Space-time approach to scattering from many-body systems

Abstract

We present scattering from many-body systems in a new light. In place of the usual van Hove treatment, (applicable to a wide range of scattering processes using both photons and massive particles) based on plane waves, we calculate the scattering amplitude as a space-time integral over the scattering sample for an incident wave characterized by its correlation function, which results from the shaping of the wave field by the apparatus. Instrument resolution effects, seen as due to the loss of correlation caused by the path differences in the different arms of the instrument, are automatically included and analytic forms of the resolution function for different instruments are obtained.

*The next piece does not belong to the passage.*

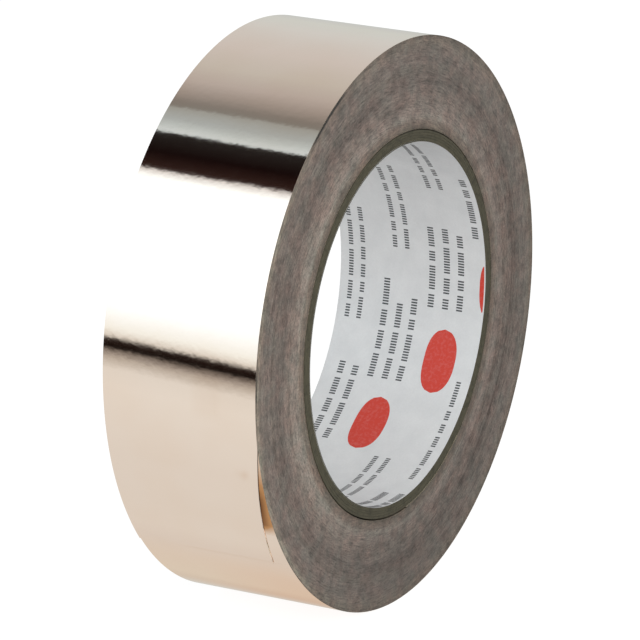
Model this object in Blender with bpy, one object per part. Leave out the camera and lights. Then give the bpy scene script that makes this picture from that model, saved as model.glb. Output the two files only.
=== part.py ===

Each element of the apparatus is associated with a correlation length (or time). These correlation lengths, determined by the dimensions of the apparatus, are generally much smaller than these dimensions and larger than the wavelength. As is well known, these are the conditions for the validity of geometrical optics so that the conventional treatment, where the scattering is calculated by the van Hove plane-wave approach and the trajectories through the instrument are treated classically, is usually valid. In the present approach analytic expressions for the correlation functions are obtained. The intersection of the moving correlation volumes (those regions where the correlation functions are significant) associated with the different elements of the apparatus determines the maximum correlation lengths (times) that can be observed in a sample, and hence, the momentum (energy) resolution of the measurement. This geometrical picture of moving correlation volumes derived by our technique shows how the interaction of the scatterer with the wave field shaped by the apparatus proceeds in space and time. Matching of the correlation volumes so as to maximize the intersection region yields a transparent, graphical method of instrument design.